Ma no. Questo simbolo non doveva essere mostrato a Kiev e in Ucraina.

E’ circolata invece sul web una vignetta in cui si vede con lo sfondo del Colosseo una ragazza vestita con i colori ucraini, che regge una grande croce, e dietro di lei cammina una donna (vestita con i colori della bandiera russa) che imbraccia un mitra. In lontananza si vedono rovine di una località presumibilmente ucraina dove sono erette le tre croci del Calvario. Una meschina caricatura della Via Crucis papale, ma anche un segno della violenza con cui si vuole imporre una narrativa.

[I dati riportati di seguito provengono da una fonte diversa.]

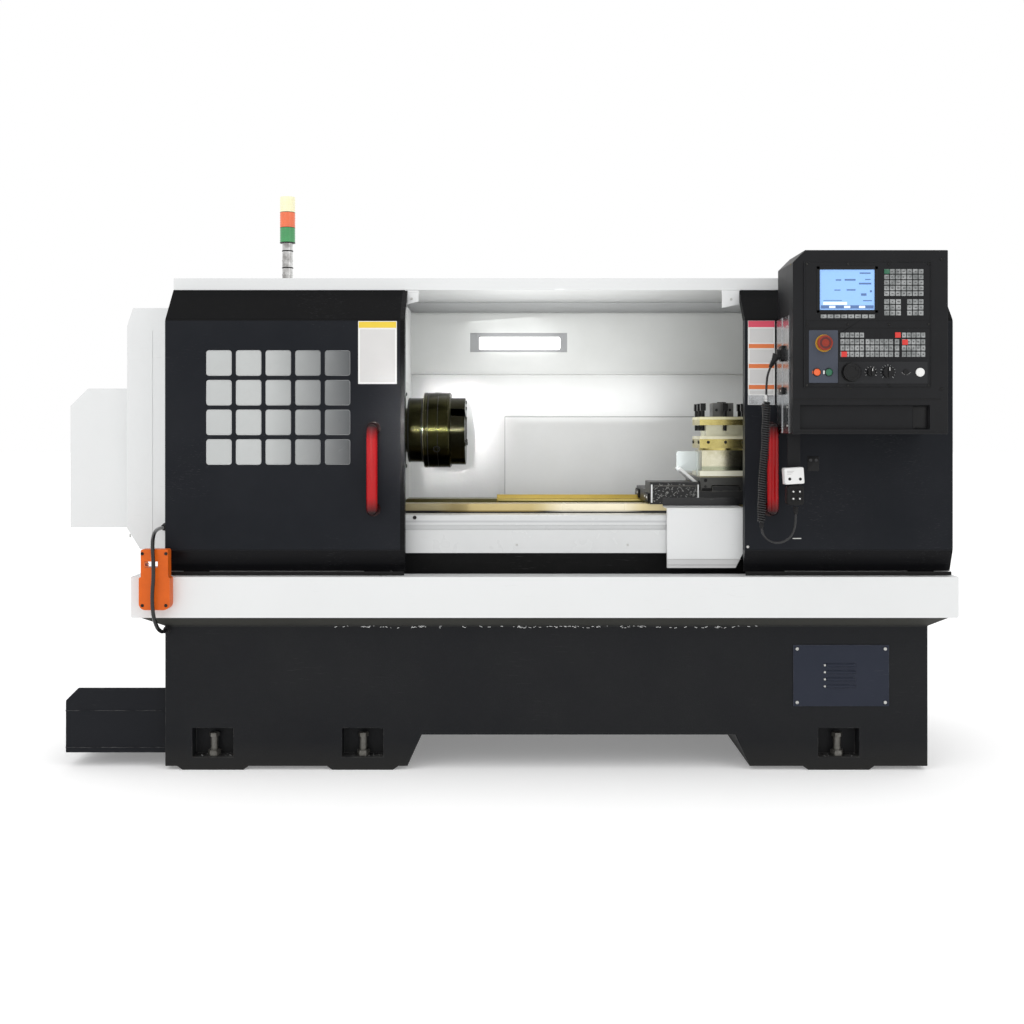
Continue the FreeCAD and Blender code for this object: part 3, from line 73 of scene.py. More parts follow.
class Graph:
    """A node tree with short calls for the nodes that the finishes use."""

    def __init__(self, tree: bpy.types.NodeTree) -> None:
        """Starts from an empty tree.

        Args:
            tree: the material's or the group's node tree.
        """
        self.tree = tree
        tree.nodes.clear()

    def feed(self, target: bpy.types.NodeSocket, value: Socket) -> None:
        """Links a socket into another, or sets a constant on it.

        Args:
            target: the input to fill.
            value: an output socket, a number or a vector.
        """
        if isinstance(value, bpy.types.NodeSocket):
            self.tree.links.new(value, target)
        elif target.type == "RGBA" and len(value) == 3:
            target.default_value = (*value, 1.0)
        else:
            target.default_value = value

    def node(self, kind: str, inputs: Optional[dict] = None, **settings: object) -> bpy.types.Node:
        """Adds a node.

        Args:
            kind: the node's type, without its ShaderNode prefix.
            inputs: input names or numbers and what goes into them.
            settings: properties of the node itself.

        Returns:
            The new node.
        """
        made = self.tree.nodes.new("ShaderNode" + kind)
        for key, value in settings.items():
            setattr(made, key, value)
        for key, value in (inputs or {}).items():
            self.feed(made.inputs[key], value)
        return made

    def math(self, operation: str, a: Socket, b: Socket = 0.0, clamp: bool = False) -> Socket:
        """Adds one sum of two values.

        Args:
            operation: the Math node's operation.
            a: the first value.
            b: the second value.
            clamp: whether the result stays between 0 and 1.

        Returns:
            The result's socket.
        """
        return self.node("Math", {0: a, 1: b}, operation=operation, use_clamp=clamp).outputs[0]

    def mix(self, factor: Socket, a: Socket, b: Socket) -> Socket:
        """Mixes two colours.

        Args:
            factor: how much of the second colour shows.
            a: the first colour.
            b: the second colour.

        Returns:
            The mixed colour's socket.
        """
        made = self.node("Mix", data_type="RGBA")
        for number, value in ((0, factor), (6, a), (7, b)):
            self.feed(made.inputs[number], value)
        return made.outputs[2]

    def lerp(self, factor: Socket, a: Socket, b: Socket) -> Socket:
        """Mixes two numbers.

        Args:
            factor: how much of the second number shows.
            a: the first number.
            b: the second number.

        Returns:
            The mixed number's socket.
        """
        return self.node("Mix", {0: factor, 2: a, 3: b}, data_type="FLOAT").outputs[0]

    def step(self, value: Socket, low: float, high: float) -> Socket:
        """Ramps smoothly from 0 to 1 between two values.

        Args:
            value: the value to read.
            low: where the ramp starts.
            high: where it ends.

        Returns:
            The ramp's socket.
        """
        return self.node("MapRange", {0: value, 1: low, 2: high, 3: 0.0, 4: 1.0},
                         interpolation_type="SMOOTHSTEP").outputs[0]


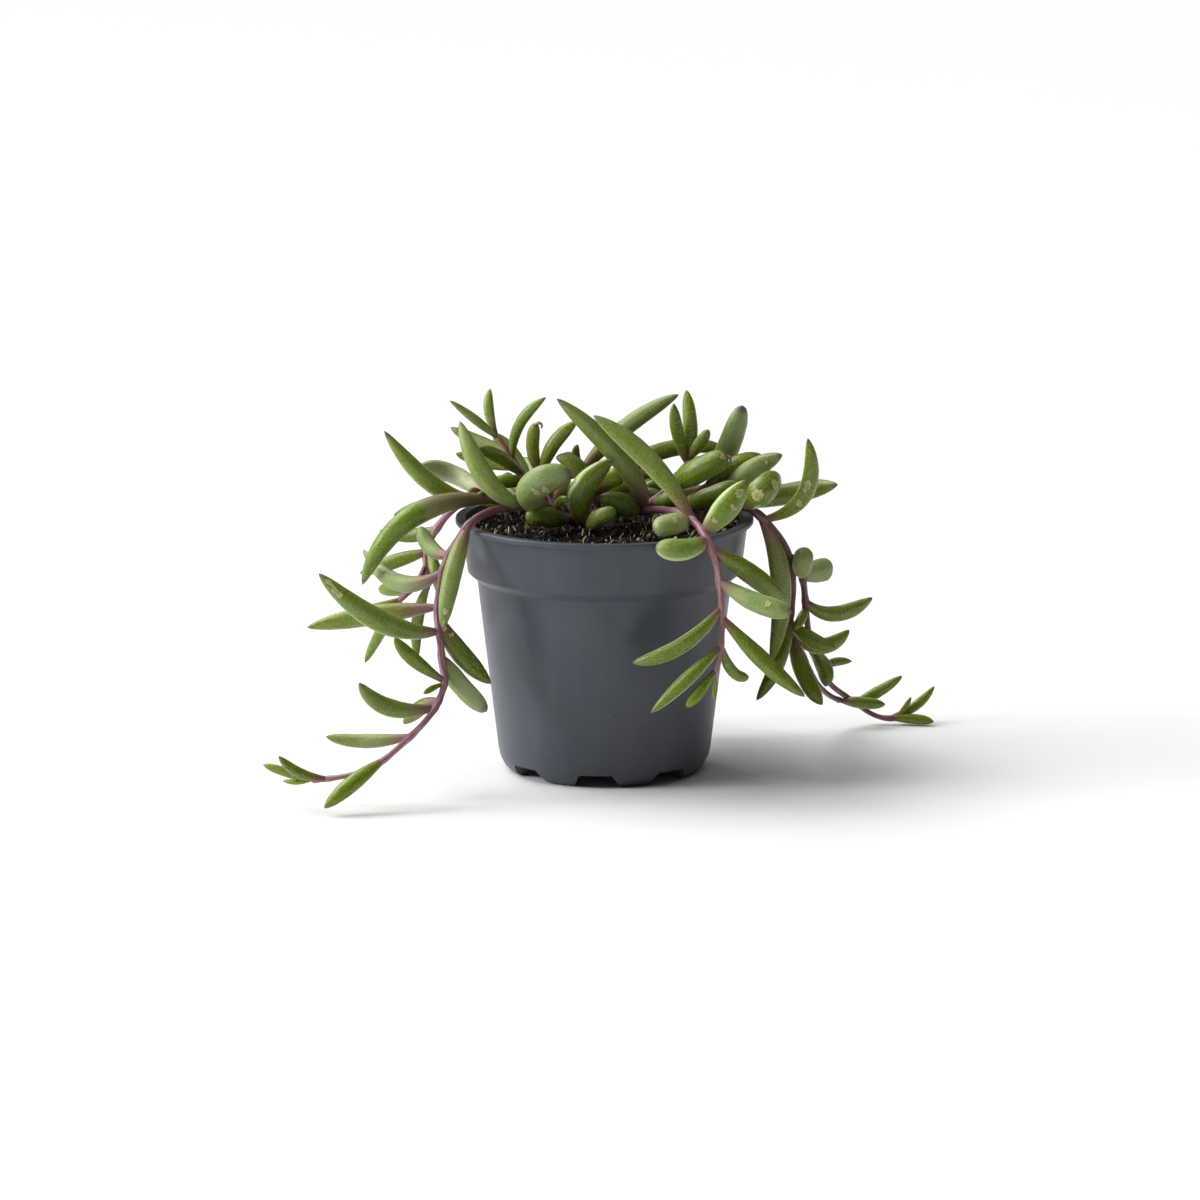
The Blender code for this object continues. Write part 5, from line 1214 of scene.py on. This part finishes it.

Tutta la vicenda resta significativa perché quanto più procede lo scontro Washington-Russia sul terreno ucraino tanto più si assiste ad una militarizzazione del pensiero: non sono ammesse analisi alternative, non sono ammesse proposte alternative alla guerra totale fino alla “vittoria”.
Francesco continua invece testardamente a proporre un’altra via. E più si cerca di presentare i suoi interventi come “parole al vento”, puramente morali, più appare evidente il carattere politico e alterativo della sua proposta. Aprire “negoziati seri” (che oggi Putin e Washington parallelamente non vogliono e su cui l’Ue appare incapace di fare una proposta autonoma) perché “quale vittoria sarà quella, che pianterà una bandiera su un cumulo di macerie?”. Spingere per una tregua “ma non per ricaricare le armi e riprendere a combattere, no!, una tregua per arrivare alla pace, attraverso un vero negoziato, disposti anche a qualche sacrificio per il bene della gente”.

Il secondo pilastro della proposta politica di Francesco riguarda lo scenario globale. Si tratta di andare ad una revisione complessiva dei rapporti internazionali. Cioè di costruire – sono le sue parole – un “modo diverso di governare il mondo”. Dunque un patto globale come fu quello paneuropeo di Helsinki nel 1975. E’ significativo che l’urgenza sia avvertita anche dal leader cinese Xi Jinping, che questa settimana ha esortato a impegnarsi per una “iniziativa di sicurezza globale” , che tenga conto delle legittime esigenze di tutela di tutte le nazioni.